(Material for the task):

'''

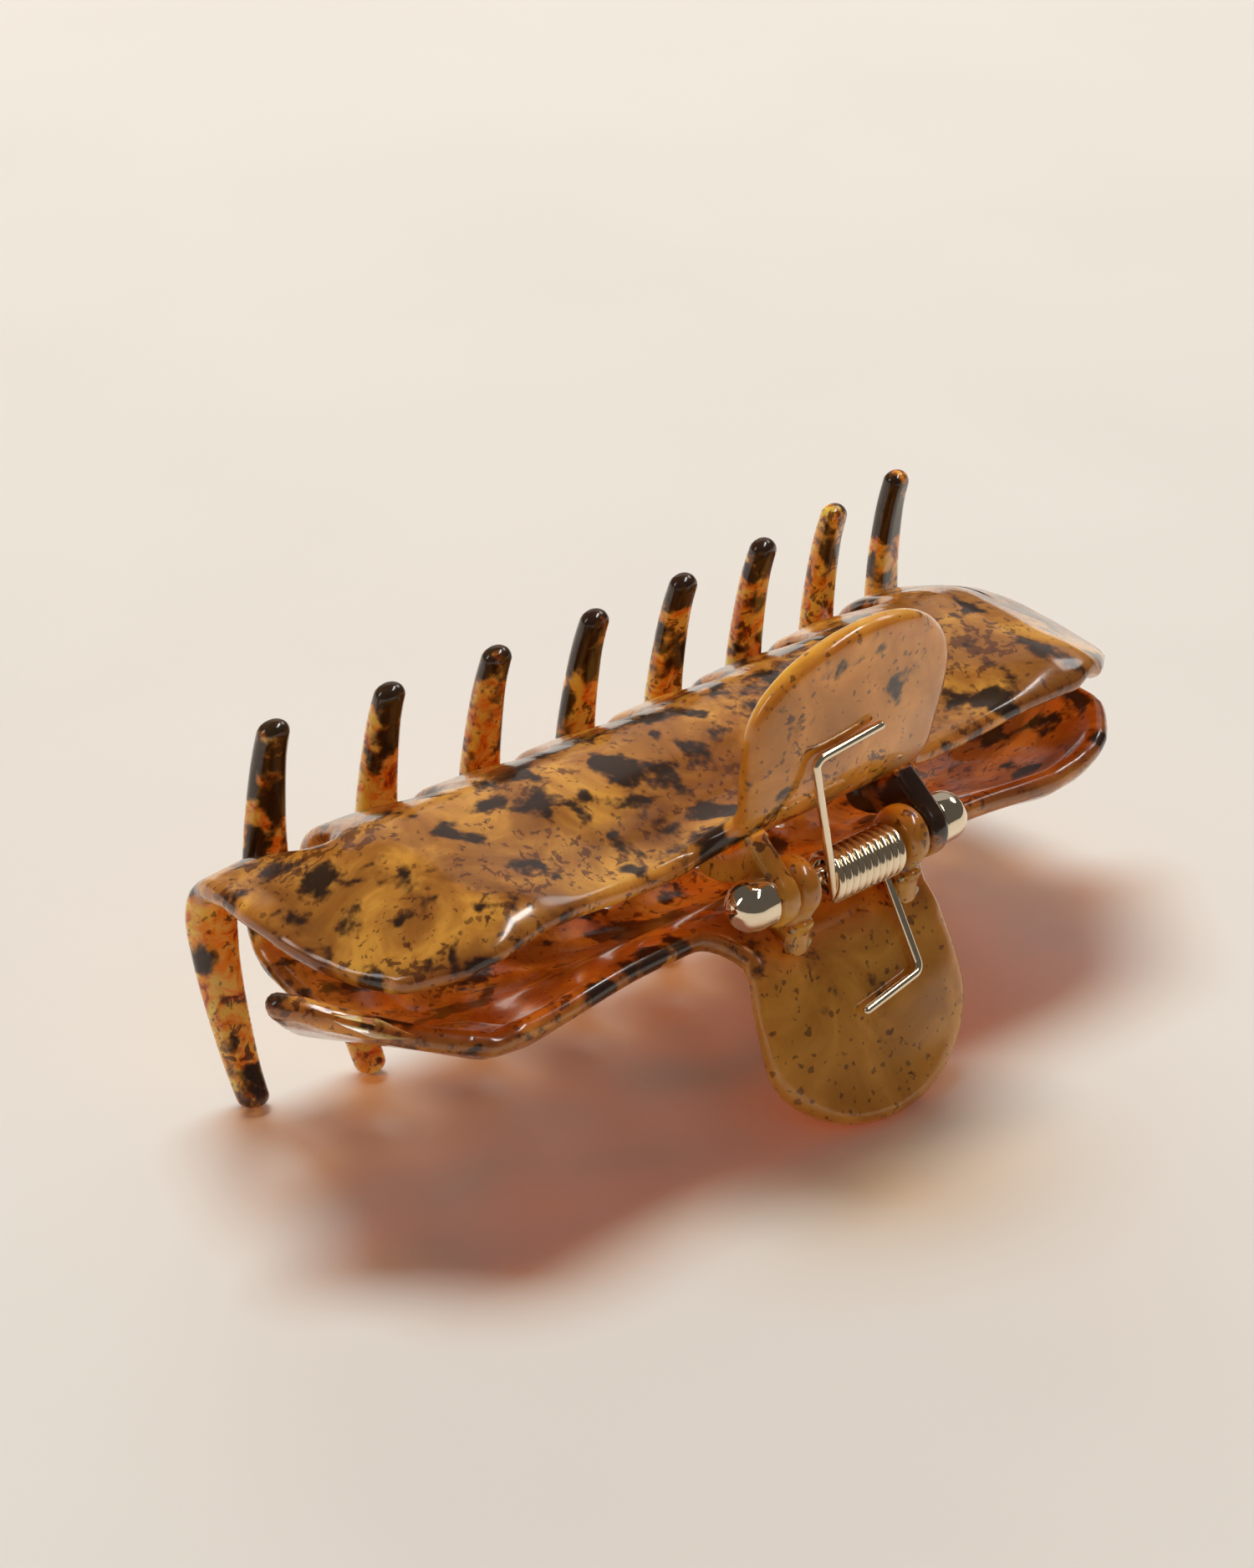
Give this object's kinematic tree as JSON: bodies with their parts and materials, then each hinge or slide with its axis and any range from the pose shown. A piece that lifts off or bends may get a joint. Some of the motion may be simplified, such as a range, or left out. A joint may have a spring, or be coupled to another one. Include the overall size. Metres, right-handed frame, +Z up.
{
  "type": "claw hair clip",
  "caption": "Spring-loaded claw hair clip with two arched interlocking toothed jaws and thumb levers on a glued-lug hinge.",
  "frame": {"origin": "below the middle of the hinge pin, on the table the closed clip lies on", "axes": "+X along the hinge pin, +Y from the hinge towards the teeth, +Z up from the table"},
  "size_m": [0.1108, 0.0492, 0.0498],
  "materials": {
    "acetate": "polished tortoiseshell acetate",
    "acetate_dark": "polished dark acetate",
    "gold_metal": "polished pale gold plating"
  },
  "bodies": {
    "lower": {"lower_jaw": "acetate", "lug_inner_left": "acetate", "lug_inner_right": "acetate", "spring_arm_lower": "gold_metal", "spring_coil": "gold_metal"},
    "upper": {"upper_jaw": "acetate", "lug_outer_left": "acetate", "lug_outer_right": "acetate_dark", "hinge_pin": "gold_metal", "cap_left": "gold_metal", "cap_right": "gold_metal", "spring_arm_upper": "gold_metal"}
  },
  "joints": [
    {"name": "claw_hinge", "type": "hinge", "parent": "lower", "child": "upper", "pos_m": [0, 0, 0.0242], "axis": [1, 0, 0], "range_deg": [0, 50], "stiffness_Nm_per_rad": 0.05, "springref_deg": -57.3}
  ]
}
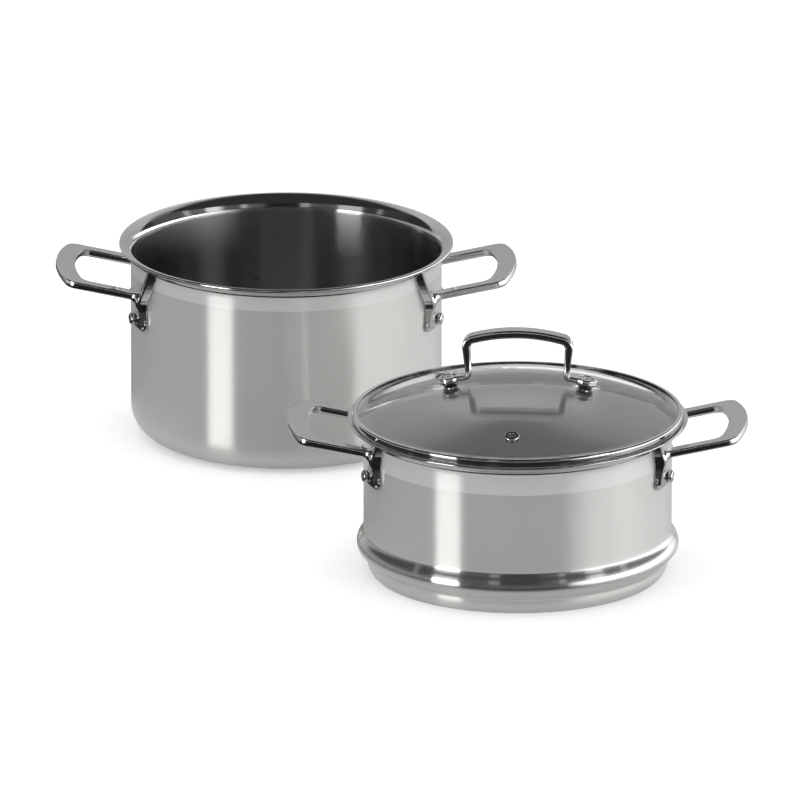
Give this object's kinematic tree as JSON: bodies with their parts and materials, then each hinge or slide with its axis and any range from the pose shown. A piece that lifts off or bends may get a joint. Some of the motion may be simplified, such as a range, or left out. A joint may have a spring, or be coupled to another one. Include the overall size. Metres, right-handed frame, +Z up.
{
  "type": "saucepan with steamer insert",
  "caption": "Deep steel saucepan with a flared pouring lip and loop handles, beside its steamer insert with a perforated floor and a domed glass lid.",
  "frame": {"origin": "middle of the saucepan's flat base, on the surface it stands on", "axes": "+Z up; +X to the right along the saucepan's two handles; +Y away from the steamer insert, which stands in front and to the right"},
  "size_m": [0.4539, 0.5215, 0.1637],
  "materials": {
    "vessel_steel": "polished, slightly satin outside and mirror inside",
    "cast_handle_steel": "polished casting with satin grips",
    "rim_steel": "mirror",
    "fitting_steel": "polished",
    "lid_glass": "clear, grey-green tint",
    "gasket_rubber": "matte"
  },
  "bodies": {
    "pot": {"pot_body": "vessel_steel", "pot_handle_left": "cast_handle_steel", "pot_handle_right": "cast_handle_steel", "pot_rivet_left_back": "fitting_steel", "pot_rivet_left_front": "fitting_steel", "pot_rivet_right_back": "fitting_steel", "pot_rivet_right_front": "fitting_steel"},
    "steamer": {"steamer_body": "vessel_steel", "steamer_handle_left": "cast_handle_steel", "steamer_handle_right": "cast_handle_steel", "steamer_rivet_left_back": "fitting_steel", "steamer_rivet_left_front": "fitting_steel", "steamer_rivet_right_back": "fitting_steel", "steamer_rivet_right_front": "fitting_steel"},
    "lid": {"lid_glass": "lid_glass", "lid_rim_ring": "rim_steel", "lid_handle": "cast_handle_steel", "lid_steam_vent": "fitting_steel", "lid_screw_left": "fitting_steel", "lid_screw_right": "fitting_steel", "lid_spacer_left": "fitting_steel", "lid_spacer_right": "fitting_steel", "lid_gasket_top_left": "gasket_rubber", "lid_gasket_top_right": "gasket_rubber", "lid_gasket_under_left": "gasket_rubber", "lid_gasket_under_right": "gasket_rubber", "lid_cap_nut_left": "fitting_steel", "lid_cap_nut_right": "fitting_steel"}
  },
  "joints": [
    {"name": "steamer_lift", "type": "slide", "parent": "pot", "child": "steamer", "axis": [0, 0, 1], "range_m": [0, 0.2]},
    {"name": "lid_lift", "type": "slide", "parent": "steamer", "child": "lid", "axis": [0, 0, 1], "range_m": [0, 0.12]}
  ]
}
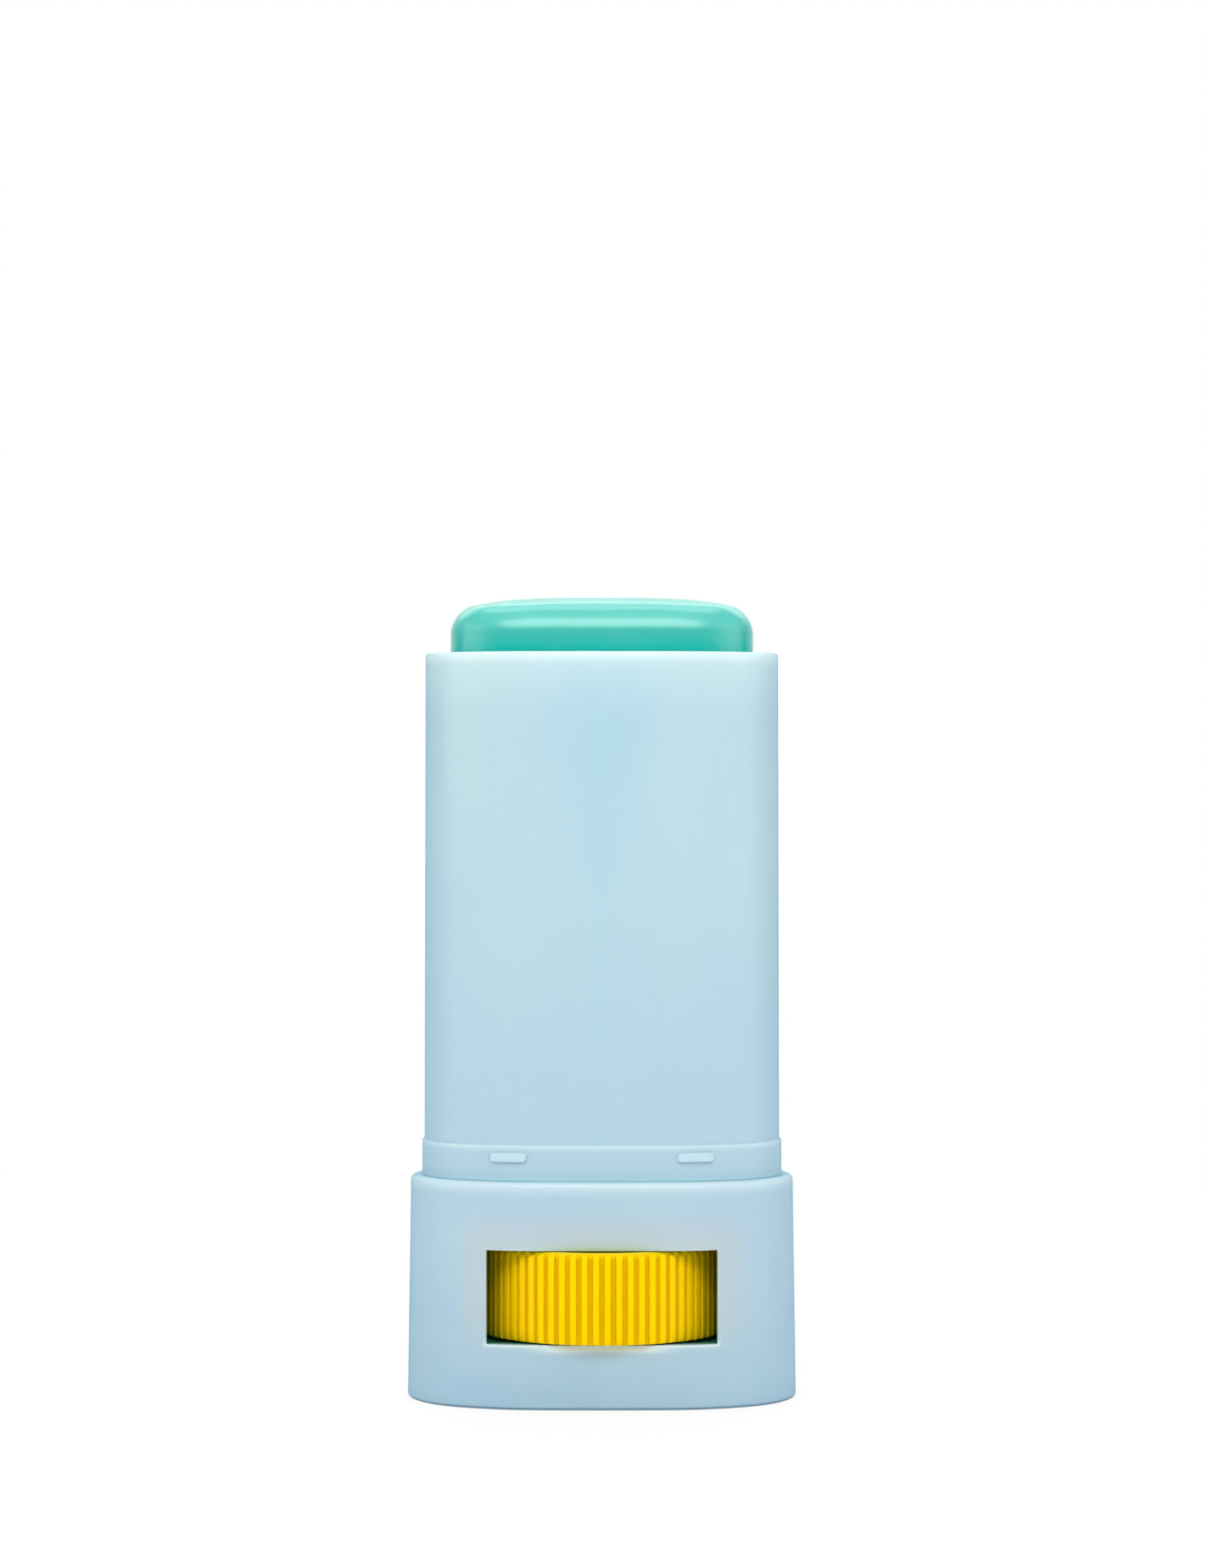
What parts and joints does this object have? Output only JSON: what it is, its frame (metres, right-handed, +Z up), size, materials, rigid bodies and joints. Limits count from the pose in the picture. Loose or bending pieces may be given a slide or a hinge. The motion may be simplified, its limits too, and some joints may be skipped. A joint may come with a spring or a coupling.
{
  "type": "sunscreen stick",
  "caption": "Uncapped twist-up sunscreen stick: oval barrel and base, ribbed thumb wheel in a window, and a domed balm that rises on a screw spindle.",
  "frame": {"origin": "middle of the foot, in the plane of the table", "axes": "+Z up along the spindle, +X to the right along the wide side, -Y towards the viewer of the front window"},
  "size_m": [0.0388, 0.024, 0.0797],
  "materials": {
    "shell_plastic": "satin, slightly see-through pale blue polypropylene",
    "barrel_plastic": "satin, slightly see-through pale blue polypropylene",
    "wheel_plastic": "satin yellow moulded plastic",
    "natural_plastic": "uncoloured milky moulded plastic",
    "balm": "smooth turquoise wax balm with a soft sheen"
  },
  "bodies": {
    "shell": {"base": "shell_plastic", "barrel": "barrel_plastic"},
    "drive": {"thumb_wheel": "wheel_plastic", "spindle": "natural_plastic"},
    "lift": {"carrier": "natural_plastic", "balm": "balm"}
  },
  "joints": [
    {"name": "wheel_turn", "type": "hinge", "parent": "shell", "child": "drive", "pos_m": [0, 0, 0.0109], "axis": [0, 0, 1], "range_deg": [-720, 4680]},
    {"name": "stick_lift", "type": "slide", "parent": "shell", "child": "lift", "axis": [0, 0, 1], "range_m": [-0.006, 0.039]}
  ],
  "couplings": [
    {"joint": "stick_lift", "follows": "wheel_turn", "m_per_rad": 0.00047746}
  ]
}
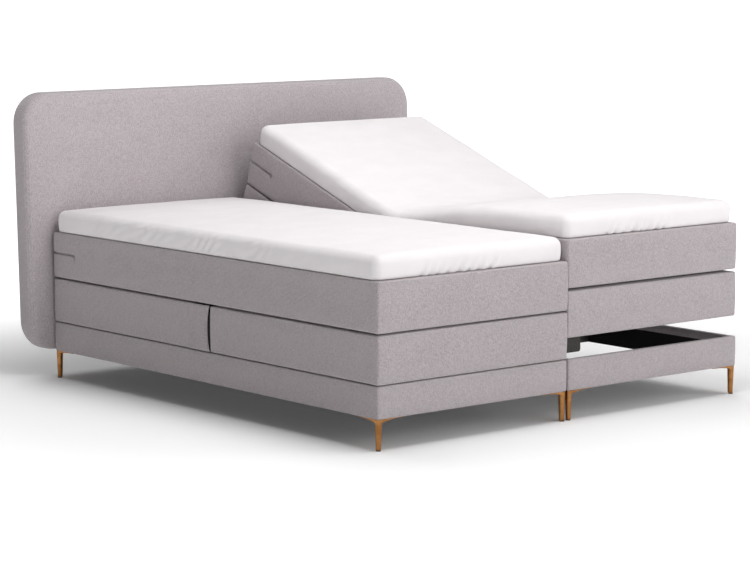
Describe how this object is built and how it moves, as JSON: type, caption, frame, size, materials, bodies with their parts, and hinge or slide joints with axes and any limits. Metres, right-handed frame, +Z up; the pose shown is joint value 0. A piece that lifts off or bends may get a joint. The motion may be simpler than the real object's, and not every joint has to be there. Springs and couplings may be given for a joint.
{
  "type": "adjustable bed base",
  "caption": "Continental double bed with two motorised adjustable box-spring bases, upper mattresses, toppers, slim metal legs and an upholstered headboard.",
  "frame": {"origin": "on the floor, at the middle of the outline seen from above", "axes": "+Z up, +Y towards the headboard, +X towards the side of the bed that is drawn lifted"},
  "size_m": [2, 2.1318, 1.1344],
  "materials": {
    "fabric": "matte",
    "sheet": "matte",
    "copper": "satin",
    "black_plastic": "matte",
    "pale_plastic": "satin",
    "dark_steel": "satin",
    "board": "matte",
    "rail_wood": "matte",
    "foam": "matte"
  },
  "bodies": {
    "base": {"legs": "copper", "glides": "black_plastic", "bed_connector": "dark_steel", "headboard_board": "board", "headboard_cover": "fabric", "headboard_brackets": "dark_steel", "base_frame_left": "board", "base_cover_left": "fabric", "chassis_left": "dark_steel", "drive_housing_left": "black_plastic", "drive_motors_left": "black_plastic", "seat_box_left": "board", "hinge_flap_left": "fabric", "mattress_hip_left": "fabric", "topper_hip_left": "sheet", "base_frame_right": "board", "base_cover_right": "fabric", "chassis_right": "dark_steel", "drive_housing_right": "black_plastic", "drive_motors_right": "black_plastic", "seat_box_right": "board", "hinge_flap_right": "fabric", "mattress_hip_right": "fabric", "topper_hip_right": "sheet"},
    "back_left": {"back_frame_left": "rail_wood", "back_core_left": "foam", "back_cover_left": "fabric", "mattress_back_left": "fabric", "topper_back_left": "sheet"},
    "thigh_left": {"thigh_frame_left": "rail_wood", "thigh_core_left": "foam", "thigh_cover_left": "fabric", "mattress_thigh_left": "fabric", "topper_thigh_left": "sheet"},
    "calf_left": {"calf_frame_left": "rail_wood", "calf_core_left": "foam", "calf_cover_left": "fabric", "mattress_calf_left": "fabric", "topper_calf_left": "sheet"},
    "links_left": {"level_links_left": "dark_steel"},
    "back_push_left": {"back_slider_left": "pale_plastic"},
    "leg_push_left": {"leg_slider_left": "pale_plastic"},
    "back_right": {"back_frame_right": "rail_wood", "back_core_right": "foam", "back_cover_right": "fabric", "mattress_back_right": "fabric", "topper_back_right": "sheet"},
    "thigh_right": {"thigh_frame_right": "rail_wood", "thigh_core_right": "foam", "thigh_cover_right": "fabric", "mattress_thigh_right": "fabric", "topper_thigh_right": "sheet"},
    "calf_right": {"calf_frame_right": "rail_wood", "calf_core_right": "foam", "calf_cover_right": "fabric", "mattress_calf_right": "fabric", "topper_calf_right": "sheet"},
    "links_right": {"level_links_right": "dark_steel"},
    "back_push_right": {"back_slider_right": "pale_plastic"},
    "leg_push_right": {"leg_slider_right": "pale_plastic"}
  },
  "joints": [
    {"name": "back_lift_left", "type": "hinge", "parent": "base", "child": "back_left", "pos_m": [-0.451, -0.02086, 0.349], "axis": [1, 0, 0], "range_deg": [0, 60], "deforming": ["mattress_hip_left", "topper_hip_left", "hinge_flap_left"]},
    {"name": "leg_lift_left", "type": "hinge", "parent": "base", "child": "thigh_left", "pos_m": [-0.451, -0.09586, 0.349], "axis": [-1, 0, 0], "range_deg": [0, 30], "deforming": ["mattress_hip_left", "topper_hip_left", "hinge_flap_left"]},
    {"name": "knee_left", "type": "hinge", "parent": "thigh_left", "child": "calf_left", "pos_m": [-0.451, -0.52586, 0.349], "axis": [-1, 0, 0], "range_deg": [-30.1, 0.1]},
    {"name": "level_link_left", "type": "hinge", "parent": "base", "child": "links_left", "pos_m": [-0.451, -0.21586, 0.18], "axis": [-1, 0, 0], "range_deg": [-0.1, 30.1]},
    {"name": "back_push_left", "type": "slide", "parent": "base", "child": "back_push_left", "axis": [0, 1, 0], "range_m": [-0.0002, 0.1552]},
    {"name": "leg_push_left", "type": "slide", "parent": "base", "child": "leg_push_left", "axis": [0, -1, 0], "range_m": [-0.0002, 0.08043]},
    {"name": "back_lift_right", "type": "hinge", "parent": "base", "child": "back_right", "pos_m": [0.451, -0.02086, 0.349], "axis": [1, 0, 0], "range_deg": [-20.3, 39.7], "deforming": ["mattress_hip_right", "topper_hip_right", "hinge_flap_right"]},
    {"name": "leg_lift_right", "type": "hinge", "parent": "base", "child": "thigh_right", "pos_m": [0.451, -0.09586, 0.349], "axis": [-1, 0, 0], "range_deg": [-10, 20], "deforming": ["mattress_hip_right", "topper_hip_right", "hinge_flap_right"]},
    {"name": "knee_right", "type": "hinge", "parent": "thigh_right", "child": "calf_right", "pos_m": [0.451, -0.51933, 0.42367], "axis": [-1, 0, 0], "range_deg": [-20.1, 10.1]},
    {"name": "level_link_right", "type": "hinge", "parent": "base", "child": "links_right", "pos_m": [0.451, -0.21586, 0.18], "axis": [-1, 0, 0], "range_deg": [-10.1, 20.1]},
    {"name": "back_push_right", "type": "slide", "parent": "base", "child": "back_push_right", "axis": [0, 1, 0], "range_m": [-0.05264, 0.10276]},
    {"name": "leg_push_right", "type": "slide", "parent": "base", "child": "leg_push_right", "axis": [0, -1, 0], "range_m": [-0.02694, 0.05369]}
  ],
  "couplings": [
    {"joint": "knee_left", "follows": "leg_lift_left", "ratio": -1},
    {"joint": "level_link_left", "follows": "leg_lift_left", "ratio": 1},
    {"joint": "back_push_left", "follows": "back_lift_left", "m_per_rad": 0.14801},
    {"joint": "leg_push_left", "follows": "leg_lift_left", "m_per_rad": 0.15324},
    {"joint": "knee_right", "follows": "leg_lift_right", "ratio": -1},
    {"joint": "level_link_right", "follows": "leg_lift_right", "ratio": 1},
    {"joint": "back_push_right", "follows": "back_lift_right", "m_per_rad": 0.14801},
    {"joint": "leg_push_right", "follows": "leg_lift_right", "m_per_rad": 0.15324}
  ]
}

'''

(Exercise prompt):
Figure out how many lines of the data above include "object", then give the number and nothing more.

(Task answer):
4